Mit der Inszenierung der „Räuber“ von Schiller nahm Castorf 1991 im Sturm das Haus. Bald darauf war er Intendant und auf einem Himmelfahrtskommando. Die Volksbühne sei in „drei Jahren berühmt oder tot“, orakelte damals der Theatergutachter Ivan Nagel. Wie hat er sich geirrt: Daraus wurden 25 Jahre und Weltruhm! Das Räuberische sollte die Arbeit und die Mentalität bestimmen. Daher das LaufRad, ein stilisierter Räuber- oder Gaunerzinken, ein verschwörerischer Code. Achtung, hier sind üble Typen drin! Freibeuter! Anarchisten!

So sah sich die Castorf-Volksbühne gern. Als Bastion gegen Konsum, Gentrifizierung, Wildkapitalismus.

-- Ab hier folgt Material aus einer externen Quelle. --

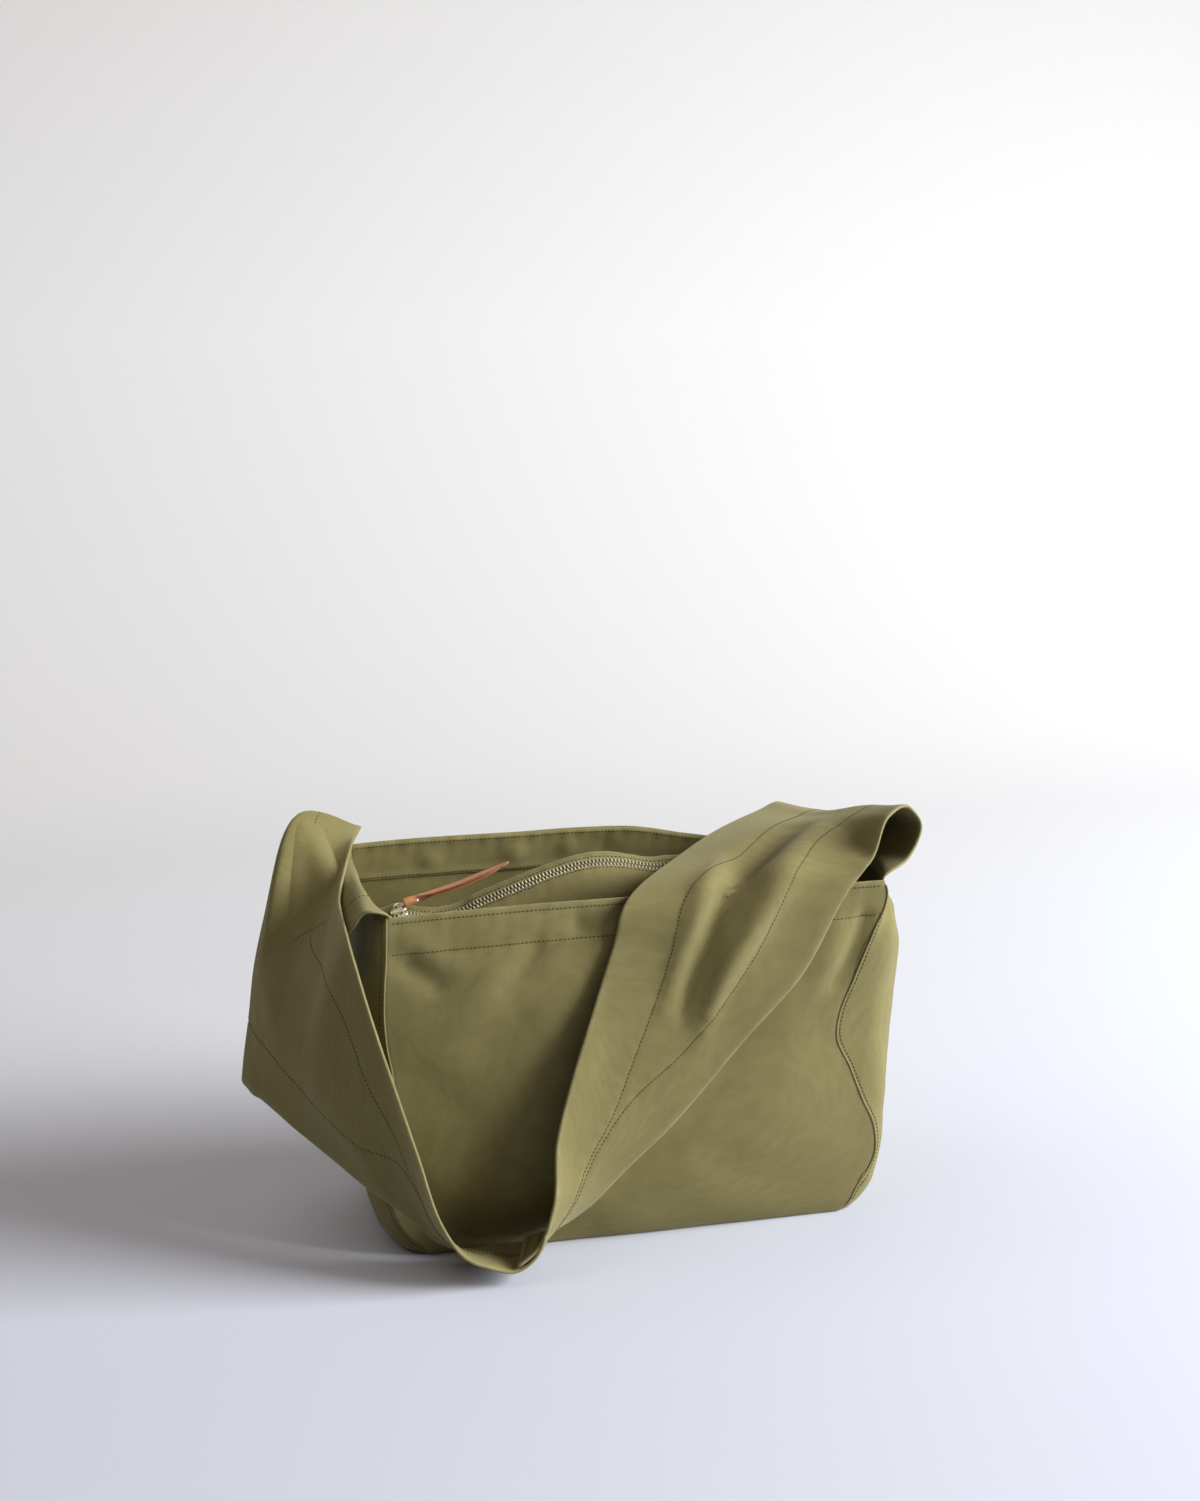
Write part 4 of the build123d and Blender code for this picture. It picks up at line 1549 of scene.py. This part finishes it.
@dataclass
class Thong:
    """The leather pull: one thong folded through the tab's eye, both tails to the right.

    Marks along it are (along, above, sideways, half width) in the pull's frame.
    """

    marks: tuple = ((88, 3.6, 1.2, 0.6), (85.5, 3.2, 1.1, 1.8), (78, 2.6, 0.6, 3.0),
                    (64, 2.0, -0.2, 3.7), (48, 1.2, -0.5, 4.0), (34, 1.0, 0.1, 3.9),
                    (25, 1.3, 0.3, 3.2), (20.5, 1.7, 0.1, 2.3), (18, 2.2, 0, 1.8),
                    (15.4, 2.0, 0, 1.8), (13.4, 0.2, 0, 1.8), (15.0, -1.75, 0, 1.8),
                    (18, -1.6, 0, 1.8), (20.5, -1.3, 0.1, 2.4), (25, -0.9, 0.3, 3.3),
                    (34, -1.0, 0.2, 4.0), (48, -0.9, -0.2, 4.1), (62, -0.2, 0.3, 3.7),
                    (74, 0.7, 1.4, 2.8), (81, 1.2, 2.0, 0.7))
    crown: float = 0.045
    thick: float = 1.5
    keeper: tuple[float, float] = (9.6, 9.4)
    keeper_reach: tuple[float, float] = (4.3, 2.7)
    keeper_rise: float = 0.3
    keeper_bow: float = 0.2
    keeper_thick: float = 0.9

    def ribbon(self) -> list[np.ndarray]:
        """Lines across the thong along its whole length."""
        marks = np.array(self.marks, float)
        way = unit(np.gradient(marks[:, :2], axis=0))
        spots = np.linspace(-1, 1, 5)
        lines = []
        for (x, z, y, half), (dx, dz) in zip(marks, way):
            bow = self.crown * half * (1 - spots ** 2)
            lines.append(np.column_stack([x - dz * bow, y + half * spots, z + dx * bow]))
        return lines

    def band(self) -> list[list[Point]]:
        """Lines across the keeper, once round the thong's neck."""
        middle, width = self.keeper
        deep, tall = self.keeper_reach
        return [[(middle + s * width / 2, deep * math.cos(a), self.keeper_rise
                  + tall * math.sin(a) + self.keeper_bow * (1 - s * s)) for s in (-1, 0, 1)]
                for a in np.linspace(0, math.tau, 41)]

    def cut_out(self, frame: Matrix, finishes: Finishes) -> None:
        """Build the thong and the keeper round its neck.

        Args:
            frame: From the pull's millimetres to the bag's metres.
            finishes: The bag's finishes.
        """
        turn = np.array(frame.to_3x3()) / MM
        origin = np.array(frame.to_translation())
        for name, lines, shape, thick, nodes in (
                ("leather_thong", self.ribbon(), (190, 11), self.thick, ["leather_pull"]),
                ("leather_keeper", self.band(), (64, 7), self.keeper_thick, [])):
            sheet = Sheet(name, loft(lines, *shape) @ turn.T + origin, 1, thick)
            sheet.face(sheet.grid - sheet.grid.mean(axis=(0, 1)))
            finish_piece(sheet.build(), finishes.leather, Body.PULL, *nodes)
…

In einem Interview mit dem Tagesspiegel sagte Bert Neumann, wenige Monate vor seinem Tod: „Zu unserem Kunstbegriff gehört, das reibungslose Funktionieren zu stören. Wir sind keine Dienstleister für störungsfreie Abendunterhaltung. Jetzt will man hier offenbar lieber Dienstleister, die genau wissen, was gerade in der Kunstwelt angesagt.“

Und nun? Muss das Rad neu erfunden werden? In der Verwaltung von Kultursenator Klaus Lederer, der Dercon mit Mühe toleriert, wird man an die Volksbühne verwiesen. Es sei deren Entscheidung, ob das Rad bleibt. Das ist jetzt ebenso ungeklärt wie die Frage, ob es Rechteinhaber am Rad gibt und ob diese Rechte möglicherweise bei Lenore Blievernicht liegen, die zuletzt noch für die Volksbühne gearbeitet hat. Dazu kann oder will niemand im Theater etwas sagen, jedenfalls im Moment nicht, und so steht das Rad da und man freut sich an ihm in diesen ersten Frühlingsbotentagen.

Glückliche Hunde toben um die Skulptur. Ein Lied von Bob Dylan kommt einem in den Sinn, „The times they are a-changing“. Da singt er von den Kritikern, die ihre Augen aufhalten sollen („Come writers and critics/Who prophesize with your pen/And keep your eyes wide/The chance won’t come again“). Sie sollten nicht zu schnell urteilen, denn das Rad drehe sich noch. Die Geschichte sei noch nicht entschieden („And don’t speak too soon/For the wheel’s still in spin/For the loser now will be later to win ...“).

Das Rad darf seinen Ort nicht wechseln. Es wäre ein Dementi der Geschichte. Das Räuberrad, finanziert durch Steuermittel, gehört der Allgemeinheit.